==== Information provided ====

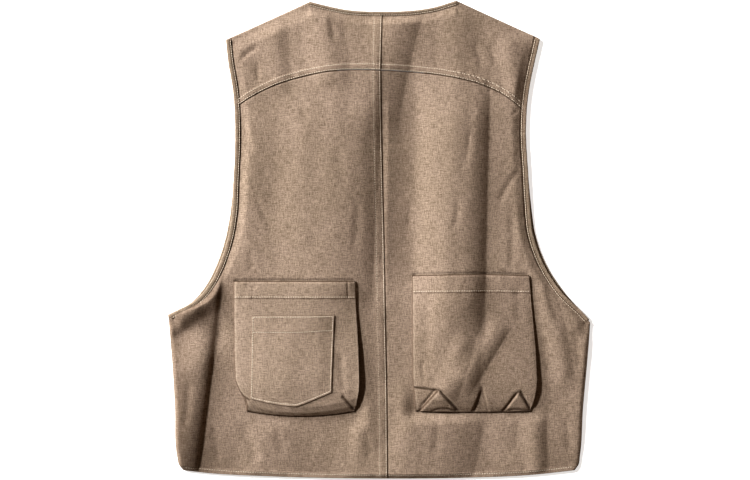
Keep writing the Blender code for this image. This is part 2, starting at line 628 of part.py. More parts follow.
def flat_out(directions):
    """Directions in plan as directions in space."""
    return np.concatenate((directions, np.zeros((len(directions), 1))), axis=1)


def armhole_binding(side):
    """One strip round the whole armhole: down the back's edge, round the underarm fold and up the front's."""
    half = ARMHOLE_BINDING_WIDTH / 2.0
    layers = []
    for front, count in zip((False, True), ARMHOLE_POINTS):
        line = armhole(side, half, front)
        start = np.argmax(line[:, 1] < shoulder_y(line[:, 0]) - SHOULDER_TURN)
        near_side = np.abs(line[:, 0]) < UNDERARM_TURN
        line = along(line[start:][near_side[start:]], np.linspace(0.0, 1.0, count))
        out = left_of(line) * (-1.0 if side < 0 else 1.0)
        layers.append((line, flat_out(out)))
    (back, back_out), (front, front_out) = layers
    inner = back - back_out[:, :2] * (half + GAP)
    back = lifted(back, back_top(inner[:, 0], inner[:, 1]) - WALL / 2.0)
    front = lifted(front, np.full(len(front), BINDING_THICK / 2.0))
    down = back[-1] - back[-2]
    down = down / np.linalg.norm(down)
    up = back[0] - back[1]
    up = up / np.linalg.norm(up)
    underarm, underarm_out = hairpin(back[-1], front[-1], down * (1, 1, 0), back_out[-1], front_out[-1])
    shoulder, shoulder_out = hairpin(back[0], front[0], up * (1, 1, 0), back_out[0], front_out[0])
    path = np.vstack((back, underarm, front[::-1], shoulder[::-1]))
    outs = np.vstack((back_out, underarm_out, front_out[::-1], shoulder_out[::-1]))
    if side > 0:
        path, outs = path[::-1], outs[::-1]
    name = "armhole_binding_left" if side < 0 else "armhole_binding_right"
    return grid_object(name, strip_surface(path, outs, ARMHOLE_BINDING_WIDTH, True), BINDING_CANVAS, around=True)


def neck_binding():
    """One strip from front edge to front edge: up the left front, across the back neck, down the right."""
    half = NECK_BINDING_WIDTH / 2.0
    back = neck_edge(NECK, half)
    back = along(back, np.linspace(BACK_NECK_TRIM, 1.0 - BACK_NECK_TRIM, NECK_POINTS[0]))
    back_out = flat_out(left_of(back))
    inner = back - back_out[:, :2] * (half + GAP)
    back = lifted(back, back_top(inner[:, 0], inner[:, 1]) - WALL / 2.0)
    line = neck_edge(FRONT_NECK, half)
    middle = centre_x(0.0)
    stretches = []
    for side in (-1, 1):
        part = line[side * (line[:, 0] - middle) > FRONT_OPENING / 2.0]
        start, end = (FRONT_NECK_TRIM, 1.0) if side < 0 else (0.0, 1.0 - FRONT_NECK_TRIM)
        part = along(part, np.linspace(start, end, NECK_POINTS[1]))
        out = flat_out(left_of(part))
        stretches.append((lifted(part, np.full(len(part), BINDING_THICK / 2.0)), out))
    (left, left_out), (right, right_out) = stretches
    left_course = back[0] - back[1] + left[0] - left[1]
    right_course = back[-1] - back[-2] + right[-1] - right[-2]
    left_course = left_course * (1, 1, 0) / np.linalg.norm(left_course[:2])
    right_course = right_course * (1, 1, 0) / np.linalg.norm(right_course[:2])
    left_turn, left_turn_out = hairpin(back[0], left[0], left_course, back_out[0], left_out[0])
    right_turn, right_turn_out = hairpin(back[-1], right[-1], right_course, back_out[-1], right_out[-1])
    path = np.vstack((left[::-1], left_turn[::-1], back, right_turn, right[::-1]))
    outs = np.vstack((left_out[::-1], left_turn_out[::-1], back_out, right_turn_out, right_out[::-1]))
    points = strip_surface(path, outs, NECK_BINDING_WIDTH, False)
    return grid_object("neck_binding", points, BINDING_CANVAS, around=True, capped=True)


def pocket_sections(rows):
    """Heights of a bellows pocket's cross-sections, with its top hem's step among them."""
    heights = [row[0] for row in rows]
    between = [(high + low) / 2.0 for high, low in zip(heights[:5], heights[1:6])]
    hem = rows[0][0] - POCKET_HEM
    return np.array(sorted(heights + between + [hem, hem - BAND_STEP]))


def pocket_row(rows, height, column):
    """Value of one column of a pocket's table at a height."""
    table = np.array(rows)[::-1]
    return np.interp(height, table[:, 0], table[:, column])


def pocket_point(rows, x, height, rise_share=1.0):
    """Point on a pocket: x, then y with the sag of its cross-section, then the face's or a wall's height."""
    left, right = pocket_row(rows, height, 2), pocket_row(rows, height, 3)
    share = np.clip((x - left) / (right - left), 0.0, 1.0)
    middle = 1.0 - (2.0 * share - 1.0) ** 2
    y = height - pocket_row(rows, height, 8) * middle
    left_rise, right_rise = pocket_row(rows, height, 5), pocket_row(rows, height, 6)
    rise = left_rise + (right_rise - left_rise) * share
    rise = rise + pocket_row(rows, height, 7) * np.sqrt(middle)
    rise = rise - np.minimum(fold_depth(POCKET_FOLDS, x, y), MOST_FOLD * rise)
    in_hem = smoothstep((height - (rows[0][0] - POCKET_HEM - BAND_STEP)) / BAND_STEP)
    z = back_top(x, y) + GAP + WALL + (rise + SEAM_BULK * in_hem) * rise_share
    return np.stack(np.broadcast_arrays(x, y, z), axis=-1)


def bellows_pocket(name, rows):
    """Pocket with a face that stands off the back on side and bottom walls, open at its mouth."""
    heights = pocket_sections(rows)
    columns = [(1, 2, 0.0, 0.0), (1, 2, WALL_SHARE, WALL_SHARE)]
    columns += [(2, 3, share, 1.0) for share in np.linspace(0.0, 1.0, FACE_COLUMNS)]
    columns += [(4, 3, WALL_SHARE, WALL_SHARE), (4, 3, 0.0, 0.0)]
    grid = []
    for start, end, share, rise_share in columns:
        start_x, end_x = pocket_row(rows, heights, start), pocket_row(rows, heights, end)
        grid.append(pocket_point(rows, start_x + (end_x - start_x) * share, heights, rise_share))
    return sheet_object(name, np.stack(grid, axis=1), POCKET_CANVAS)


def patch_pocket():
    """Flat pocket on the left bellows pocket's face, its points the face's own, moved out."""
    low_left, low_middle, low_right, high_right, high_left = [np.array(corner) for corner in PATCH_CORNERS]
    turn = (low_middle[0] - low_left[0]) / (low_right[0] - low_left[0])
    across = spaced((0.0, turn, PATCH_COLUMNS[0]), (turn, 1.0, PATCH_COLUMNS[1]))
    height = high_left[1] - low_left[1]
    hem, hem_low = PATCH_HEM / height, (PATCH_HEM + BAND_STEP) / height
    up = spaced((0.0, 1.0 - hem_low, PATCH_ROWS[0]), (1.0 - hem_low, 1.0 - hem, 1), (1.0 - hem, 1.0, PATCH_ROWS[1]))
    before = across <= turn
    bottom = np.vstack((along(np.vstack((low_left, low_middle)), across[before] / turn),
                        along(np.vstack((low_middle, low_right)), (across[~before] - turn) / (1.0 - turn))))
    top = high_left + (high_right - high_left) * across[:, None]
    left = low_left + (high_left - low_left) * up[:, None]
    right = low_right + (high_right - low_right) * up[:, None]
    plan = patch(bottom, top, left, right, across, up)
    points = pocket_point(POCKET_LEFT, plan[..., 0], plan[..., 1])
    in_hem = smoothstep((plan[..., 1] - (high_left[1] - PATCH_HEM - BAND_STEP)) / BAND_STEP)
    points[..., 2] += PATCH_GAP + WALL + SEAM_BULK * in_hem
    return sheet_object("patch_pocket", points, POCKET_CANVAS)


def main():
    for old in list(bpy.data.objects):
        bpy.data.objects.remove(old)
    collection_for("vest")
    for side in (-1, 1):
        front_panel(side)
        back_panel(side)
        yoke_panel(side)
        armhole_binding(side)
    neck_binding()
    bellows_pocket("pocket_left", POCKET_LEFT)
    bellows_pocket("pocket_right", POCKET_RIGHT)
    patch_pocket()


main()
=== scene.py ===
"""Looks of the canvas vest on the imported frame: creased cloth shells, real stitches and woven canvas.

Sizes are in millimetres, and MM turns them to metres where points are placed. X runs to the right,
Y towards the neck and Z up from the floor. Left and right are those of a viewer who looks down on the back.
The outlines, the folds and the pockets' sections are those of the part's source, drawn finer.
"""
import math

import bmesh
import bpy
import numpy as np
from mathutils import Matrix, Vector


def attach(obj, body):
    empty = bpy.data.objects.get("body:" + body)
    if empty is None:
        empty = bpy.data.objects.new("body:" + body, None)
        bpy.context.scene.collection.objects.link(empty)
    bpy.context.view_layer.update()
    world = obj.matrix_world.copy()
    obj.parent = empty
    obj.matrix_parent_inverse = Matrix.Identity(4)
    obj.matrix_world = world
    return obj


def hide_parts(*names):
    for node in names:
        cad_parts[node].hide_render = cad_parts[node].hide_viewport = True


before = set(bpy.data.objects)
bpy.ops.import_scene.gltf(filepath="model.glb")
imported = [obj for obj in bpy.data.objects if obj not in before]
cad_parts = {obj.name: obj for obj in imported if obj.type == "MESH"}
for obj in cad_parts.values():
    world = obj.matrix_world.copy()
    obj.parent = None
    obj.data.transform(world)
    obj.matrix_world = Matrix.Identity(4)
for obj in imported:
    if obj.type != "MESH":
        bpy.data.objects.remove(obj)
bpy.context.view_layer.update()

MM = 0.001

# Cloth and levels, as in the part
WALL = 1.1
GAP = 0.3
FRONT_TOP = 1.2
FRONT_THIN = 0.05
LOFT = 7.2
LOWEST = 2.9
LOWEST_EASE = 0.7
SIDE_LEVEL = 2.7
BOUND_LEVEL = 4.7
HEM_LEVEL = 4.3
SIDE_ROUNDING = 7
SHOULDER_ROUNDING = 26
BOUND_ROUNDING = 14
HEM_ROUNDING = 8
LEVEL_CHANGE = 34
SEAM_BULK = 0.7
FELLED_BULK = 0.4
POCKET_SEAT = 1.5
FOOT_RISE = 1.4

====

▸ **Given task**
Emit only the lines from the one containing "in_hem = smoothstep((plan[..., 1]" through the one containing "and woven canvas.", copied exactly.

▸ **Problem solution**
    in_hem = smoothstep((plan[..., 1] - (high_left[1] - PATCH_HEM - BAND_STEP)) / BAND_STEP)
    points[..., 2] += PATCH_GAP + WALL + SEAM_BULK * in_hem
    return sheet_object("patch_pocket", points, POCKET_CANVAS)


def main():
    for old in list(bpy.data.objects):
        bpy.data.objects.remove(old)
    collection_for("vest")
    for side in (-1, 1):
        front_panel(side)
        back_panel(side)
        yoke_panel(side)
        armhole_binding(side)
    neck_binding()
    bellows_pocket("pocket_left", POCKET_LEFT)
    bellows_pocket("pocket_right", POCKET_RIGHT)
    patch_pocket()


main()
=== scene.py ===
"""Looks of the canvas vest on the imported frame: creased cloth shells, real stitches and woven canvas.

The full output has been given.